Artabazus had lately asked leave to retire from the satrapy of Bactria, which he began to find fatiguing. This exalted and wealthy office had been conferred on Hephaestion’s co-commander and Alexander’s kinsman, Cleitus.
If it seemed to discharge a debt of honour to him and to his sister, it also removed a vocal and stubborn conservative from the high command. Unlike Parmenion’s posting at Ecbatana—a staff job, officially temporary—it had high prestige, but was also permanent. Cleitus had rank already, military and social; he may not have found the golden handshake flattering. However, he accepted it, and would soon have gone his way. The anger of Dionysus determined otherwise.

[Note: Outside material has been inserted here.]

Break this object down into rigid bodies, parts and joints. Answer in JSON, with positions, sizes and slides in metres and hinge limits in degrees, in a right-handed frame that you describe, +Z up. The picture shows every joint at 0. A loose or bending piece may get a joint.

On the god’s Macedonian feast day Alexander gave a banquet, especially to share with his friends a consignment of prime Hyrcanian apples. For reasons unknown, he dedicated the feast to the divine warrior twins, Castor and Pollux. Cleitus, invited, had begun a sacrifice of his own, perhaps to the more orthodox divinity, when he heard the dinner trumpet and put it off. The two sheep he had ready to butcher, sheeplike, came trotting after him. Alexander thought this escort of sacrificial beasts a disturbing omen, and ordered the priests to pray for Cleitus’ safety.